Vacation Home Market Pressuring Boomer Searches

In my latest newsletter, Home On The Course, I speculated that the market for golf community homes was changing rapidly, and that the pandemic’s effects on real estate could last well beyond the end of the contagion. Millions of workers will never return to their offices now that their employers have found they are more productive at home; those companies will be turning out the lights in many of their offices and saving millions of dollars on leases and other utility costs. To top it off, their employees love working from home, able to commute from bedroom to home office, saving them hours a day in travel time and expenses. And what company doesn’t benefit from satisfied employees?

I asked my readers, most of whom are retirees or near retirement, to imagine when they were 30, living in some cold spot in the North, and their employees gave them the freedom to work from home.

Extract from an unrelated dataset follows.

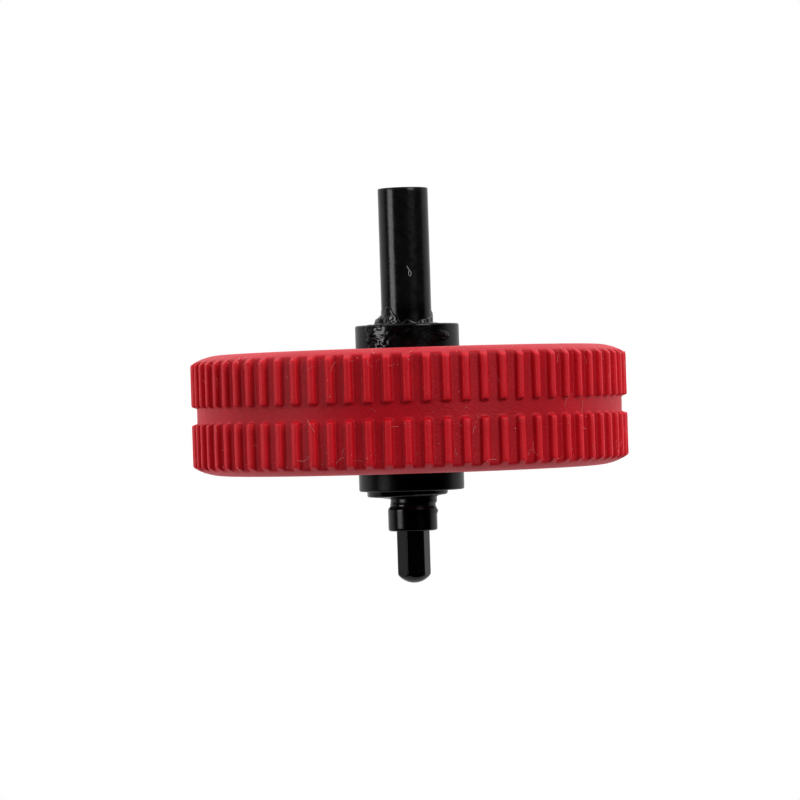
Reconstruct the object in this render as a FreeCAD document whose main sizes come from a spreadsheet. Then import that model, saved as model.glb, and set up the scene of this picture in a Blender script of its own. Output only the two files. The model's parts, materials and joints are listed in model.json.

Would they stay in place or consider a relocation to the Sunbelt where they could play golf year-round, buy a home substantially bigger or less expensive – or, likely, both – than their current home, and save 25 percent or more on their costs of living?

It was a rhetorical question but apparently many millennials and other pre-retirees have answered resoundingly by rushing to purchase vacation homes. According to a study by Zonda, the real estate consulting company, that was recently published in BuilderOnline.com, the average median age of a vacation home buyer in the U.S. before Covid was 58; today it is 50. Families with children at home accounted for 30 percent of vacation home purchases before the pandemic; today that number is 45 percent. In short, the last wave of Baby Boomers and those a generation behind are competing with already retired Boomers for some of the prized vacation communities. That is putting additional pressure on inventories of primary homes in weather friendly areas. As simple economics teaches us, when demand goes up and supply evaporates, prices rise – in the case of vacation homes in the highest quality communities, as much as 30 percent and more over the last year.
Williston10fromtee10th tee at the Williston Golf Club, Williston, VT, a few miles from the university town of Burlington.

Strategies to deal with this sea change in the real estate market are limited and pretty obvious:
First, you can just accept that you will pay more for the retirement home you have always wanted. Second, and related, is that you can prepare for a smaller, less elaborate home. You can still have the golf course(s) within the gates of your new community, but the home you choose will be more modest than the one you had your heart set on. Third, you can buy a lot – they are still reasonably priced – and build a home to your specs; but expect the costs per square foot to be considerably higher than you might imagine, given a shortage of construction labor and the still-inflated price of building materials, especially lumber. Fourth, you can stay where you are, in a home and area you know well, and travel to warm weather spots for part or all winter. (If you can afford homes in two places, more power to you; it is probably the best solution if you can afford it.) And, fifth, reverse your dreams of a warm weather retirement, buy a new winter wardrobe, learn how to ski (if you don’t know already) and buy a home in a place like New Hampshire (no state income tax) or Vermont (great craft breweries, great overall lifestyle, and the best performance of any state on Covid). The golf is fine, albeit for five to six months a year, and the summers are glorious. And Vermont’s transportation department certainly knows how to plow its roads quickly in the winter, making it easier to get to some great restaurants, some fabulous skiing and all those craft breweries.